──────── INFORMATION SUPPLIED ────────

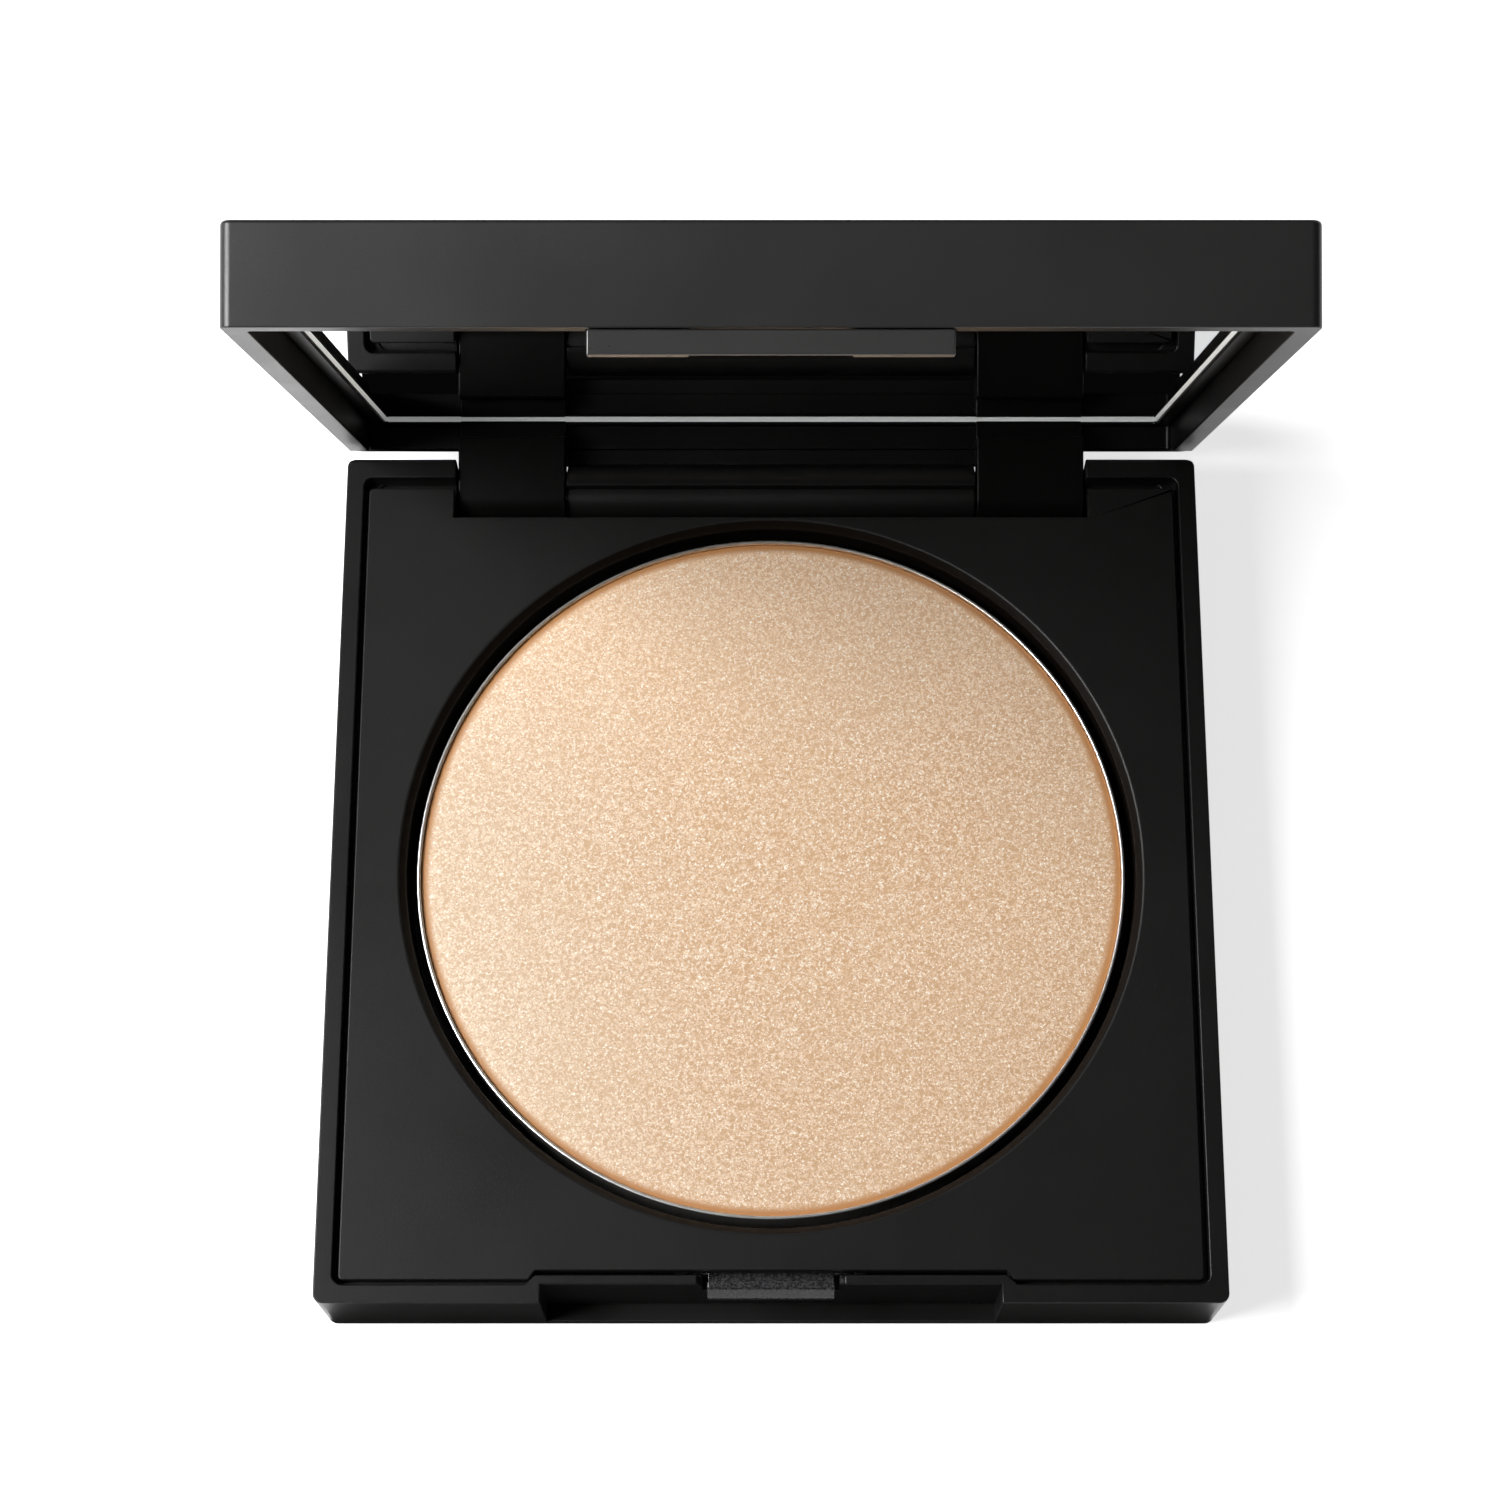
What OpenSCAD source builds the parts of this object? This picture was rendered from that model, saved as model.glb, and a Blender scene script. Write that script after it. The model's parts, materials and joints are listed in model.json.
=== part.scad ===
// Powder compact: a square hinged case with a mirror in its lid and a round pan of pressed powder.
// Millimetres. The origin is the middle of the base's underside, +Z is up, the hinge is at +Y
// and the front, with its finger notch, is at -Y. The lid is drawn open.

/* [Case] */
// Overall width of the base and the lid
case_w = 73; // [70:0.5:90]
// Overall depth of the base and the lid
case_d = 73; // [72:0.5:90]
// Height of the base, from its underside to its rim
base_h = 10.5; // [10:0.1:14]
// Thickness of the lid
lid_h = 7.2; // [6.6:0.1:10]
// Radius of the case's upright corners
corner_r = 0.8; // [0.4:0.1:1.4]
// Gap between the rims when the lid is shut
seam_gap = 0.12; // [0.08:0.01:0.3]
// Angle that the lid stands open at, measured from shut
lid_open = 73; // [0:1:100]

/* [Base shell] */
// Thickness of the front and side walls at the rim
rim_w = 1.5; // [1.2:0.1:2]
// Thickness of the back wall at the rim
rear_rim_w = 1.85; // [1.6:0.05:2.2]
// Thickness of the floor
floor_t = 1.2; // [0.8:0.1:1.6]
// Width of the ledge that the insert plate sits on
ledge_w = 1.1; // [0.8:0.1:1.5]
// Chamfer along the back edge of the rim
rear_chamfer = 0.3; // [0.2:0.05:0.5]

/* [Insert plate] */
// How far the plate's face lies below the rim
deck_drop = 0.4; // [0.2:0.05:0.6]
// Thickness of the plate
deck_t = 1.2; // [0.8:0.1:1.5]
// Gap between the plate's edge and the rim, at the front and sides
deck_gap = 0.4; // [0.2:0.05:0.6]
// Gap between the plate's edge and the rim, at the back
deck_rear_gap = 0.8; // [0.4:0.05:1]
// Width and depth of the bevel round the well
well_bevel = 0.6; // [0.3:0.05:0.9]
// Thickness of the well's side wall
well_wall = 0.8; // [0.6:0.1:1]
// Thickness of the well's floor
well_floor = 1; // [0.6:0.1:1.4]

/* [Pan and powder] */
// Diameter of the metal pan
pan_d = 59; // [40:0.5:60]
// Height of the metal pan
pan_h = 5; // [3:0.1:5.5]
// Thickness of the pan's metal
pan_t = 0.3; // [0.2:0.05:0.5]
// How far the pan's edge lies below the plate's face
pan_drop = 1.2; // [0.4:0.1:2]
// Gap between the pan and the well's wall
pan_gap = 0.8; // [0.3:0.05:1]
// How far the powder's face lies below the pan's edge
powder_drop = 0.15; // [0.05:0.05:1]
// Diameter of the adhesive disc under the pan
adhesive_d = 40; // [20:1:50]
// Thickness of the adhesive disc
adhesive_t = 0.3; // [0.1:0.05:0.5]

/* [Finger notch and latch] */
// Width of the finger notch in the front wall
notch_w = 36.8; // [30:0.2:44]
// Depth of the finger notch, from the front face
notch_depth = 1.5; // [1.3:0.05:1.7]
// Height of the sill left under the finger notch
notch_sill = 1; // [0.6:0.1:2]
// Thickness of the rim behind the finger notch
notch_rim = 0.75; // [0.6:0.05:1]
// Width of the catch's nose
catch_w = 10.2; // [8:0.2:14]
// Height of the catch's nose
nose_h = 1.45; // [1:0.05:1.8]
// Height of the nose's front face, under its slope
nose_front_h = 0.6; // [0.4:0.05:0.9]
// How far the nose's top lies below the rim
nose_drop = 0.45; // [0.3:0.05:0.7]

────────

DIRECTIONS FOR THIS TASK >>
Please write out exactly the lines from the start of the data through the line that contains "rear_chamfer = 0.3; // [0.2:0.05:0.5]", both ends included, and nothing else.

REPLY >>
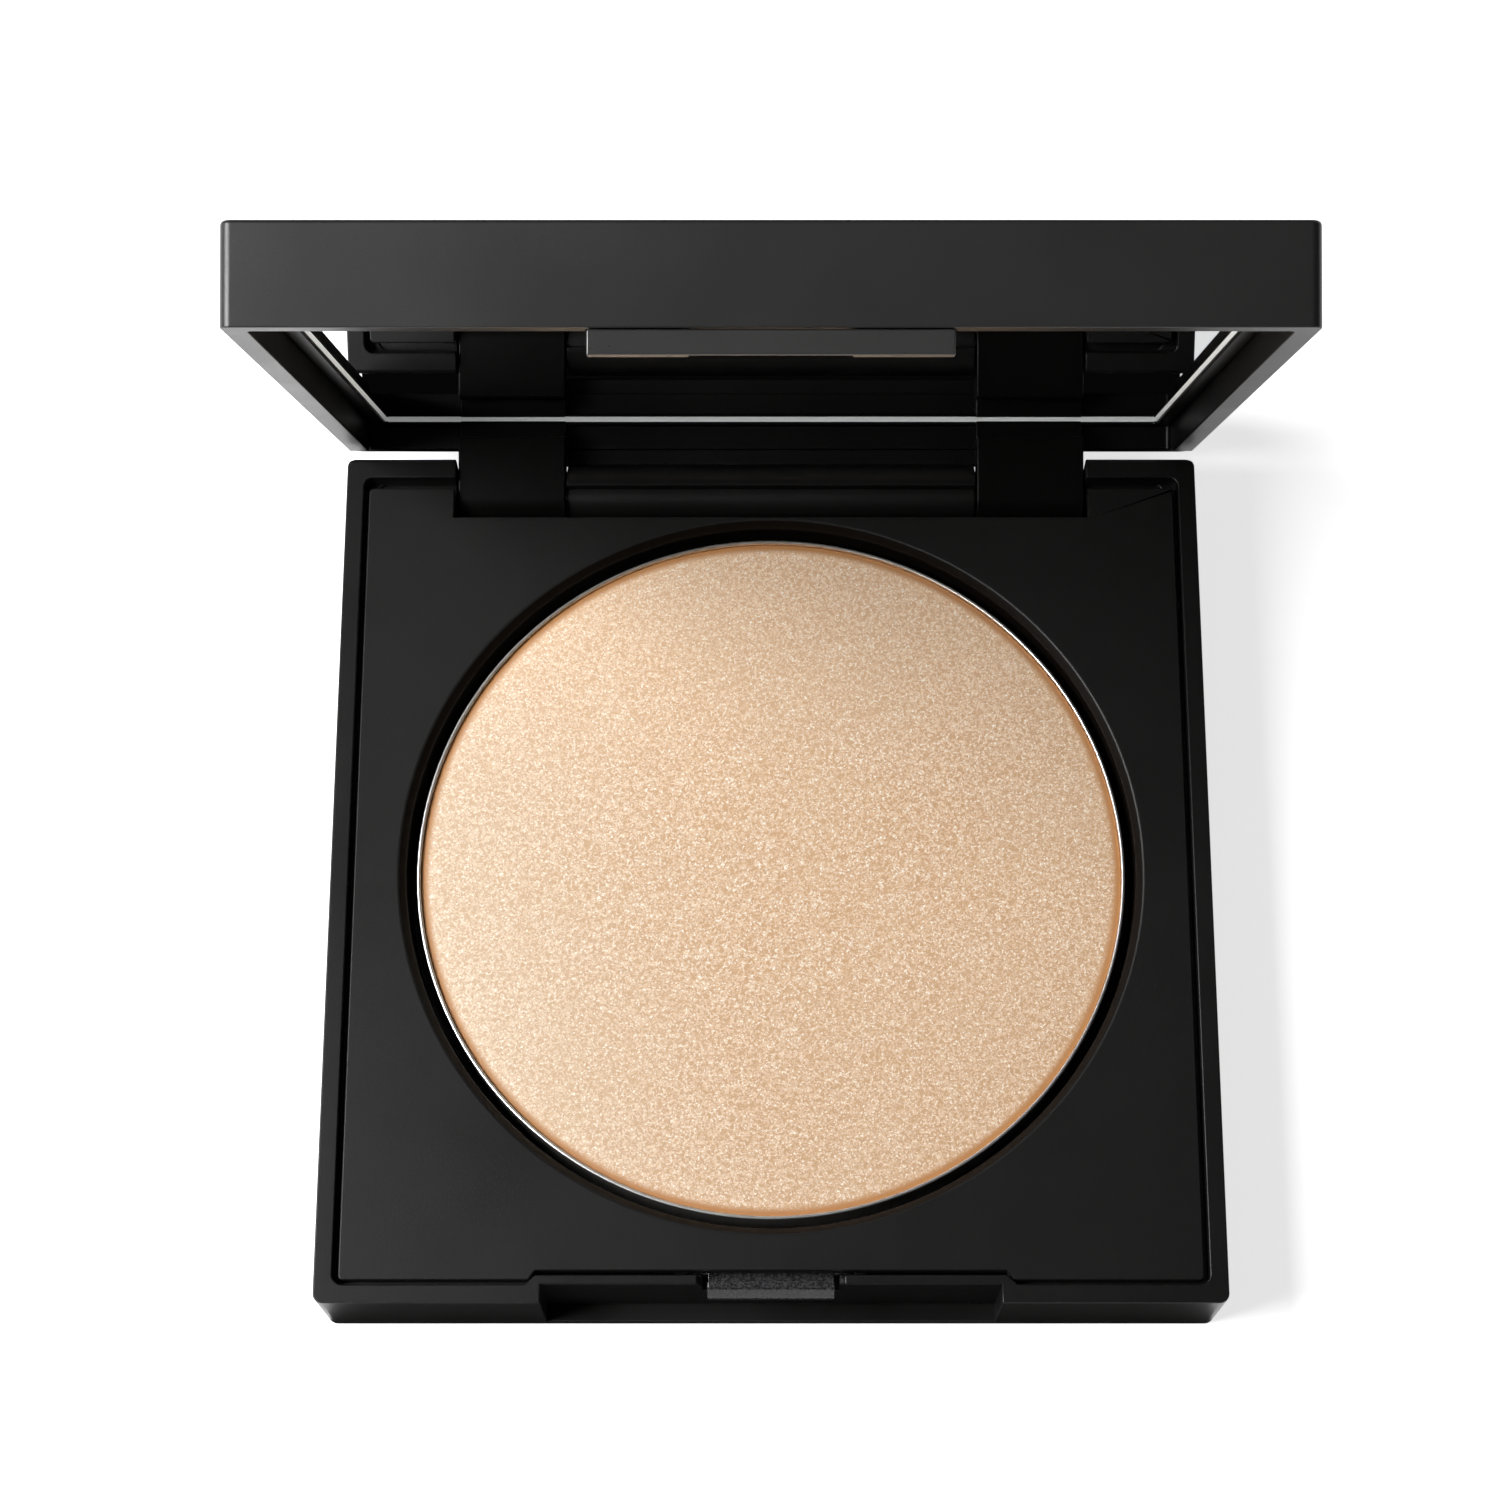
What OpenSCAD source builds the parts of this object? This picture was rendered from that model, saved as model.glb, and a Blender scene script. Write that script after it. The model's parts, materials and joints are listed in model.json.
=== part.scad ===
// Powder compact: a square hinged case with a mirror in its lid and a round pan of pressed powder.
// Millimetres. The origin is the middle of the base's underside, +Z is up, the hinge is at +Y
// and the front, with its finger notch, is at -Y. The lid is drawn open.

/* [Case] */
// Overall width of the base and the lid
case_w = 73; // [70:0.5:90]
// Overall depth of the base and the lid
case_d = 73; // [72:0.5:90]
// Height of the base, from its underside to its rim
base_h = 10.5; // [10:0.1:14]
// Thickness of the lid
lid_h = 7.2; // [6.6:0.1:10]
// Radius of the case's upright corners
corner_r = 0.8; // [0.4:0.1:1.4]
// Gap between the rims when the lid is shut
seam_gap = 0.12; // [0.08:0.01:0.3]
// Angle that the lid stands open at, measured from shut
lid_open = 73; // [0:1:100]

/* [Base shell] */
// Thickness of the front and side walls at the rim
rim_w = 1.5; // [1.2:0.1:2]
// Thickness of the back wall at the rim
rear_rim_w = 1.85; // [1.6:0.05:2.2]
// Thickness of the floor
floor_t = 1.2; // [0.8:0.1:1.6]
// Width of the ledge that the insert plate sits on
ledge_w = 1.1; // [0.8:0.1:1.5]
// Chamfer along the back edge of the rim
rear_chamfer = 0.3; // [0.2:0.05:0.5]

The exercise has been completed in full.